Wären diese Problem früher gelöst, hätte man als Führungsperson in der höchsten Etage nicht als erfolgreicher „Feuermann“ auftreten können.
„Wir sind da um Probleme zu lösen – nicht zu verhindern. Das wäre nicht so spektakulär“. Unter diesem Motto agiert, leider, oft die Politik.
Konventionalstrafen und Qualitätskontrolle notwendig
Eine störungsfreie Produktion ist nur möglich, wenn der Prozess-Input nicht nur rechtzeitig und in ausreichender Menge, sondern auch mit der entsprechenden Qualität geliefert wird. Aus diesem Grund sind solche Steuerungsmechanismen wie Strafzahlungen sowie die kontinuierliche und lückenlose Qualitätskontrolle unentbehrlich.
Wie so eine Kontrolle im Aspekt der Globalisierung erfolgen kann, scheint nicht so klar geregelt zu sein. China setzt die Produktion aus und Indien sperrt die Exporte.
Jeder ist plötzlich wieder für sich und das wird ohne spürbare Konsequenzen beleiben.
Diese feine Choreografie in den komplexen Prozessen ist so empfindlich, dass man offen über eine Krisenanfälligkeit von JIT-System spricht.

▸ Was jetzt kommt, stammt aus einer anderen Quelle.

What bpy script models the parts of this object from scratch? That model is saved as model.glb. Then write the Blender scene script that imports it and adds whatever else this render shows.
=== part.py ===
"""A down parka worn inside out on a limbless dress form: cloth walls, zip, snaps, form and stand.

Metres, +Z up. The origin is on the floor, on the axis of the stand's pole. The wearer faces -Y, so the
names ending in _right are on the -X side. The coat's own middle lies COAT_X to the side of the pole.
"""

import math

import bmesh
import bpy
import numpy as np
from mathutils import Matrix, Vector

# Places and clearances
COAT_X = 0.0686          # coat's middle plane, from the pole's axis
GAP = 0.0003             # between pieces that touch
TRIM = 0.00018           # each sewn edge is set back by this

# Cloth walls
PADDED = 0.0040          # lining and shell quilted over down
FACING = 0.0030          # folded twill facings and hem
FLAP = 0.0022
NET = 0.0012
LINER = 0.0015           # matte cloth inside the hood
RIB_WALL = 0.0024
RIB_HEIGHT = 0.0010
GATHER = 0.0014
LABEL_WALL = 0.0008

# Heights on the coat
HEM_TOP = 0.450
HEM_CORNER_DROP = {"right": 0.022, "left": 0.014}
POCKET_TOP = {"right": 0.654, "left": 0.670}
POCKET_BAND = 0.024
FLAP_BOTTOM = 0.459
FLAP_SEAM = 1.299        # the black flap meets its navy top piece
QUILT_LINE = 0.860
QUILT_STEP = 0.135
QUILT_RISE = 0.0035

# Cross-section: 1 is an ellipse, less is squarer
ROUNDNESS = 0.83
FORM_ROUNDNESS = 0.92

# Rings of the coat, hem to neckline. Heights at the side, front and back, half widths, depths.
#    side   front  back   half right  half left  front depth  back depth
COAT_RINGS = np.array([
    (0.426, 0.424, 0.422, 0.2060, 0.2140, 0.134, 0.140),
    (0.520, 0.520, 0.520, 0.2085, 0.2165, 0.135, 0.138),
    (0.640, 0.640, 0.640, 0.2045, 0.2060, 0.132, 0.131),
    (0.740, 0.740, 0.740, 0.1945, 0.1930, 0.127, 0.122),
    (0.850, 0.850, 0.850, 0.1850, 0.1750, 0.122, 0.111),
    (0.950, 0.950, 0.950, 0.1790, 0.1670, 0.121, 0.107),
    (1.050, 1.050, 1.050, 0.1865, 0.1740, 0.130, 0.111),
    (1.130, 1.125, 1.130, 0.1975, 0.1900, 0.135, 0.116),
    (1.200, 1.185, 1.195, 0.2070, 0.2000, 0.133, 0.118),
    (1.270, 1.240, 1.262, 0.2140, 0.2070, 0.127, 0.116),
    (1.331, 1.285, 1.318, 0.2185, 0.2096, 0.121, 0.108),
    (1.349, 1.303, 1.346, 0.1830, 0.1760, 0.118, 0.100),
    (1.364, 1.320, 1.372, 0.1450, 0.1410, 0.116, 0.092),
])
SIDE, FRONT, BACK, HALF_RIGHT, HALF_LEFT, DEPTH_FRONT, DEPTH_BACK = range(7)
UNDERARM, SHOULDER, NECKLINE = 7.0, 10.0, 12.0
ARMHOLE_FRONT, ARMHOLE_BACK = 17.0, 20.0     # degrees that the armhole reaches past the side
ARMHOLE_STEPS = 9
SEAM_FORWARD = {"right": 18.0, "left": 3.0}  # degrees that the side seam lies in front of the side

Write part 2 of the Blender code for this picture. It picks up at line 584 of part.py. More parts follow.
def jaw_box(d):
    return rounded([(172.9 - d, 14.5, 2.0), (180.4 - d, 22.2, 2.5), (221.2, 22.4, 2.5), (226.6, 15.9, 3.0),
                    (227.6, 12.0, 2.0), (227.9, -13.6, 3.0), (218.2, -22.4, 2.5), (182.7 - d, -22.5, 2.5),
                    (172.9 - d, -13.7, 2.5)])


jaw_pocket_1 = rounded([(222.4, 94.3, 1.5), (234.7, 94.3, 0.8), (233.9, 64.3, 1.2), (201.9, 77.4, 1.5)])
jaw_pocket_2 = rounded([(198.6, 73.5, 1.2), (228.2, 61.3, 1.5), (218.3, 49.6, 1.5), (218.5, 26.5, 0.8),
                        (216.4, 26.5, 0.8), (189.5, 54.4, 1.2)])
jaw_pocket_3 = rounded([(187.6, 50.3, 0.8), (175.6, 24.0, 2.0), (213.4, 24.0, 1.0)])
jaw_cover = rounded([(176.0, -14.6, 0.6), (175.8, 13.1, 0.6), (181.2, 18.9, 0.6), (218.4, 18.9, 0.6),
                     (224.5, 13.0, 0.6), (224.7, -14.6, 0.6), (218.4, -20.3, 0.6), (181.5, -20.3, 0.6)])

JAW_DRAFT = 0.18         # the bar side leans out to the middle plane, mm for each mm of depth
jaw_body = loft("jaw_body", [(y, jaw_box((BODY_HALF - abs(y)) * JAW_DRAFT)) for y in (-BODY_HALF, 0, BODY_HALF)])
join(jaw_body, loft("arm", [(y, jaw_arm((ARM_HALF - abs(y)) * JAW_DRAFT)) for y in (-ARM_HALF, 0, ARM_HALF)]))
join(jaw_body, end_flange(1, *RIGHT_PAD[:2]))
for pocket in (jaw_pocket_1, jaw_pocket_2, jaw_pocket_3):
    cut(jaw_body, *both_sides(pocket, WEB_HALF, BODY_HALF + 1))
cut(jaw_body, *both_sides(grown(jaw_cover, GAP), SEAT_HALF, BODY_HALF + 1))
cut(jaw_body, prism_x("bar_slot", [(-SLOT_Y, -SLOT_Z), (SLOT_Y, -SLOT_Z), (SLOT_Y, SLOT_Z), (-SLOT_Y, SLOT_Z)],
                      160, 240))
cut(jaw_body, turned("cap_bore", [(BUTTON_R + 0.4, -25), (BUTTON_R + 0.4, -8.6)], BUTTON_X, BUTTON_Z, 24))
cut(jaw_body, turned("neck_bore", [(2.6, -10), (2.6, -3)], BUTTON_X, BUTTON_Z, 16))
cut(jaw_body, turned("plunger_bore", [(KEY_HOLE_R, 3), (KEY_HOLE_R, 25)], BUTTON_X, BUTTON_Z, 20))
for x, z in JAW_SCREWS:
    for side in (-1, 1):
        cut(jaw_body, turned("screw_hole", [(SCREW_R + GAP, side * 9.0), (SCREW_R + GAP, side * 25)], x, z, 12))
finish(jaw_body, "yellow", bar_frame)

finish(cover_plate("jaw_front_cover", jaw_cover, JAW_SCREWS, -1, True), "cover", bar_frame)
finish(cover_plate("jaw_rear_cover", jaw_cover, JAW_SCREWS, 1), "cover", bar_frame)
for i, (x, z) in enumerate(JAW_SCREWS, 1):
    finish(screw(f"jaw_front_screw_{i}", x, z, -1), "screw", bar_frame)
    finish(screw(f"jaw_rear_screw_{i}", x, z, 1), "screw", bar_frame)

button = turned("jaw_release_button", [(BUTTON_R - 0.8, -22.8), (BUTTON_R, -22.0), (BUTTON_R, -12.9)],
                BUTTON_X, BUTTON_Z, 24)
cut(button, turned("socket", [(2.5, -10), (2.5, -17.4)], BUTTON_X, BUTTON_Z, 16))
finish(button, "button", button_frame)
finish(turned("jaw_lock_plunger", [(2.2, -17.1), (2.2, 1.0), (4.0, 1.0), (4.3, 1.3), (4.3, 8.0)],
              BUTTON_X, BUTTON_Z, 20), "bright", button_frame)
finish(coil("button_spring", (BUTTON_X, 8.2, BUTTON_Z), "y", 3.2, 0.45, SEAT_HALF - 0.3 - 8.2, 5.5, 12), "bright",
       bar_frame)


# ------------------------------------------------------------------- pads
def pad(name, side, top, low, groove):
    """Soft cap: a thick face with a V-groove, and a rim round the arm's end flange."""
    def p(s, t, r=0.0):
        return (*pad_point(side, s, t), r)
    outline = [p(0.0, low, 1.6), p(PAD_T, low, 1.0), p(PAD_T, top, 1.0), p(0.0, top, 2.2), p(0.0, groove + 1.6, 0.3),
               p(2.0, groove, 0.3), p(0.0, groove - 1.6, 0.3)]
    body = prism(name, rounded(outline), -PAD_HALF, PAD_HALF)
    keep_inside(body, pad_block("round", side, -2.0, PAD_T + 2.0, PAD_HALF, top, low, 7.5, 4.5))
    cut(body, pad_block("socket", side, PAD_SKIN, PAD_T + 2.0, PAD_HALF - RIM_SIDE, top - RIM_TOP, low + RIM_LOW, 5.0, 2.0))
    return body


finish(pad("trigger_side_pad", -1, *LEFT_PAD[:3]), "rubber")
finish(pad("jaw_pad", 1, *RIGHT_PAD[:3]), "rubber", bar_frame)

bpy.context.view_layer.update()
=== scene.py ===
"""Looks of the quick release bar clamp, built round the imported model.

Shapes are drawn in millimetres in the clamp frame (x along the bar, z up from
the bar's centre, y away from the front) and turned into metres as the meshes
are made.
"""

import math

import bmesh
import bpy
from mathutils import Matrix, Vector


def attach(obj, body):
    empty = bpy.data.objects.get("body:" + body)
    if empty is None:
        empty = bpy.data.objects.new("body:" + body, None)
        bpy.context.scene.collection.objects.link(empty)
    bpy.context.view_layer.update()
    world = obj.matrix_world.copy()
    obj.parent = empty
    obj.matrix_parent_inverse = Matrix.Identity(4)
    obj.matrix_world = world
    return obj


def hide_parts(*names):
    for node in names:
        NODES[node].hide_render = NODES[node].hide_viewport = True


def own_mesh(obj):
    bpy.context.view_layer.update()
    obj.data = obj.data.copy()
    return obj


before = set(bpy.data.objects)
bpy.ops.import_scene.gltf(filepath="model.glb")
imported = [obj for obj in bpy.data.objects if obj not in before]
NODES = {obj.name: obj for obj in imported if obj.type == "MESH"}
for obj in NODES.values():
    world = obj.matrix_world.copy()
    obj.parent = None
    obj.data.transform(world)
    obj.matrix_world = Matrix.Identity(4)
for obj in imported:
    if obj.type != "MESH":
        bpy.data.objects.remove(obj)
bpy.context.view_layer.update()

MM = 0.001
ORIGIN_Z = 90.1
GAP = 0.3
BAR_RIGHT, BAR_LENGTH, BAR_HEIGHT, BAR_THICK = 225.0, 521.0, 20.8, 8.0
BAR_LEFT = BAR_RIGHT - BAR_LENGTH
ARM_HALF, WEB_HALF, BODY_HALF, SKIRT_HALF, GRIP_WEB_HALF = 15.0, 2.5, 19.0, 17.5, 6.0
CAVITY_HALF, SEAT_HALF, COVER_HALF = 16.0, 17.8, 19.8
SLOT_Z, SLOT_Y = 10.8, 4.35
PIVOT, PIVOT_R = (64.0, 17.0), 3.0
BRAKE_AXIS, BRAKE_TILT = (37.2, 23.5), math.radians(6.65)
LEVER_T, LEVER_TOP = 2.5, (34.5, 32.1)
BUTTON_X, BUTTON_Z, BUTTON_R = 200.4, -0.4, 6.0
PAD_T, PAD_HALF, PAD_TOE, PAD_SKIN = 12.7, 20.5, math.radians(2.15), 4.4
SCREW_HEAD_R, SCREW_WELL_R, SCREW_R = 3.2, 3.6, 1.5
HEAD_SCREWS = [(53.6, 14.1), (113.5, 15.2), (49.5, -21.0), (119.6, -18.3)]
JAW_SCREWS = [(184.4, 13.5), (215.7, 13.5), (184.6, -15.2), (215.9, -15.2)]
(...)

Und nun haben wir sie – diese befürchtete Krise.
Ist JIT an dem Ganzen Schuld?
Scheinbar ja, aber…
Gehen wir einen Schritt zurück
Kunde ist König. Bevor ein JIT implementiert wird, muss man sich Gedanken über die Kunden und Kundenanforderungen machen.
Das Gesundheitswesen an sich profitiert sicherlich von einem zuverlässigen Produzenten mit einem stabilen Produktions- und Preisniveau. Die Lager können reduziert werden, Prozesse fließen, Einnahmen sprudeln, die medizinische Versorgung bleibt bezahlbar.
Diesen Weg hat die Gesundheitspolitik in Deutschland eingeschlagen und erntet nun die gesäten Probleme.
Das Problem liegt doch woanders
In den Krisenzeiten kann man nicht auf die krisenanfällige Systeme wie JIT setzen. Im privaten Haushalt legt man immer etwas Geld auf die hohe Kannte um im Fall des Falles …
Hätte man neben der elektiven Versorgung an Krisenmanagement als einen zweiten Kunden gedacht, hätte man andere Konzepte wie Sicherheitsbestände, kleinere aber konstante heimische Produktion, Listen von versorgungskritischen Medikamente usw. umgesetzt.
Im Grunde genommen hätte man damit das das Hauptproblem der Corona-Hysterie gelöst – die Unsicherheit des modernen Menschens, der mehr einem Desinfektionsmittel und Mundschutz vertraut als seinem Verstand und gesunder Immunität.
Der letzte Satz kann provokativ klingeln. Ich bitte Sie aber noch mal zu reflektieren – Corona ist für ältere, vorerkrankte Patienten und Menschen mit Immunschwäche besonders gefährlich.
Wäre es nicht sinnvoll die knappen Ressourcen zuerst an diese zu verteilen?
Und ist es wirklich ein rationaler Akt die gleichen Patientengruppen sowie alle anderen zu gefährden indem die grundsätzlich heilbare Krankheiten durch z.B. fehlende Antibiotika noch mehr Komplikationen und Todesfälle fordern?
Unabhängig von der Farbe des Schwimmanzuges muss man schon selbst schwimmen lernen.